— BEGIN —
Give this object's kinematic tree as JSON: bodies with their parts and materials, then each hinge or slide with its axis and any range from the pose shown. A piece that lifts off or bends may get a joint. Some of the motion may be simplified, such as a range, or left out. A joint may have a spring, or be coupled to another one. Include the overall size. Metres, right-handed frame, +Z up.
— END —
— BEGIN —
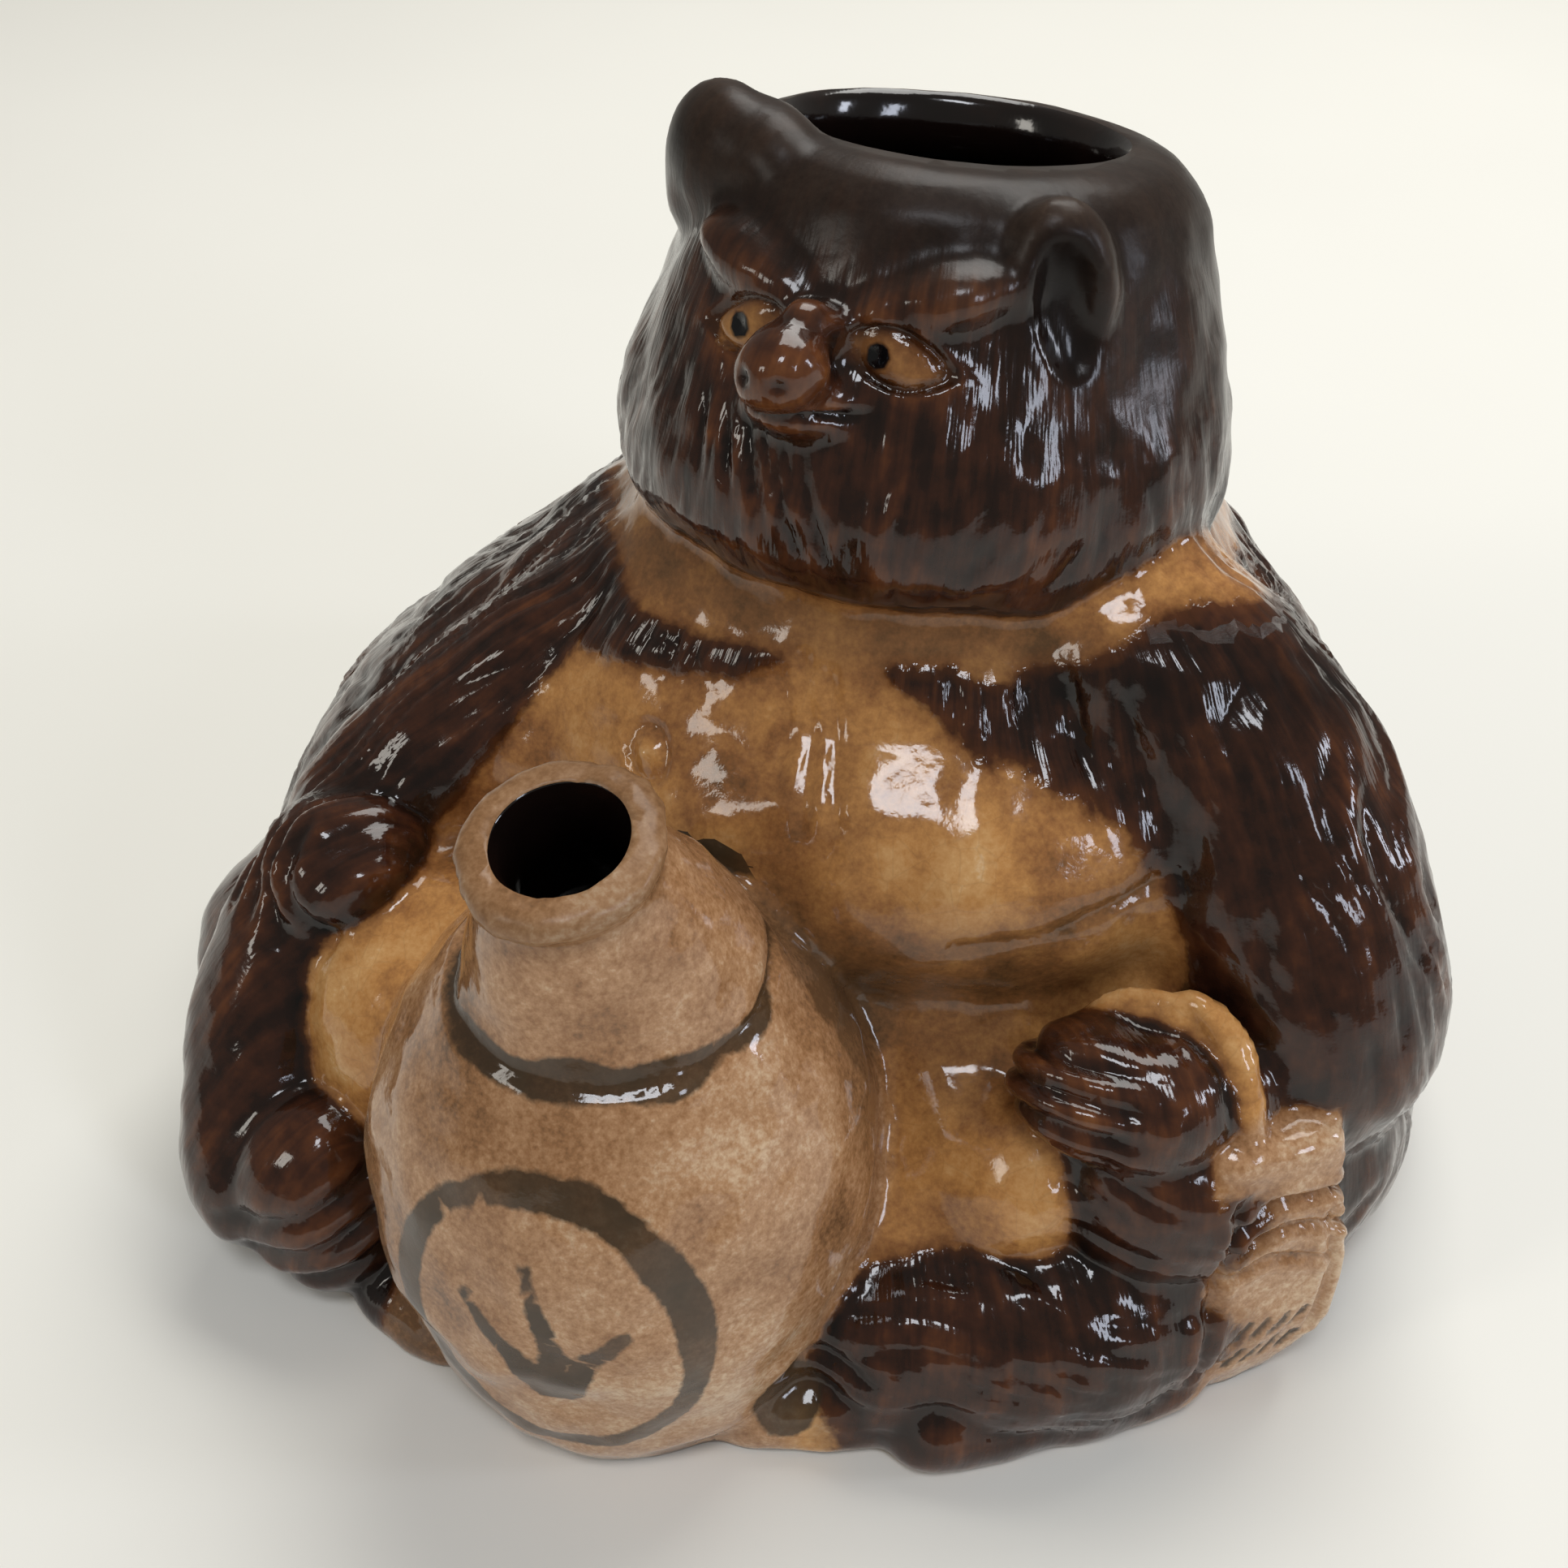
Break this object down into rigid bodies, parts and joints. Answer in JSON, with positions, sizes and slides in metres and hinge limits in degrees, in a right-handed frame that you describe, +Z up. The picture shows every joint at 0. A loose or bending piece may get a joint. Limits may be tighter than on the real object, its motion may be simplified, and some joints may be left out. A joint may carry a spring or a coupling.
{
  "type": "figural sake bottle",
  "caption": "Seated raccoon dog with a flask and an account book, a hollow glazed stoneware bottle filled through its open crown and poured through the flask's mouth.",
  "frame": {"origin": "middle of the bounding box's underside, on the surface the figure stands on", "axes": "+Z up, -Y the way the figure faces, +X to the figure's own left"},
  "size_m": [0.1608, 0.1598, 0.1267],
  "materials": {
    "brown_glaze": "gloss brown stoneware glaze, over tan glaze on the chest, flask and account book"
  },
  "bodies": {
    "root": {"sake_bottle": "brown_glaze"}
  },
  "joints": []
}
— END —
## [Given task]
Only the number is required: the count of lines containing the word "materials".

## [Result]
2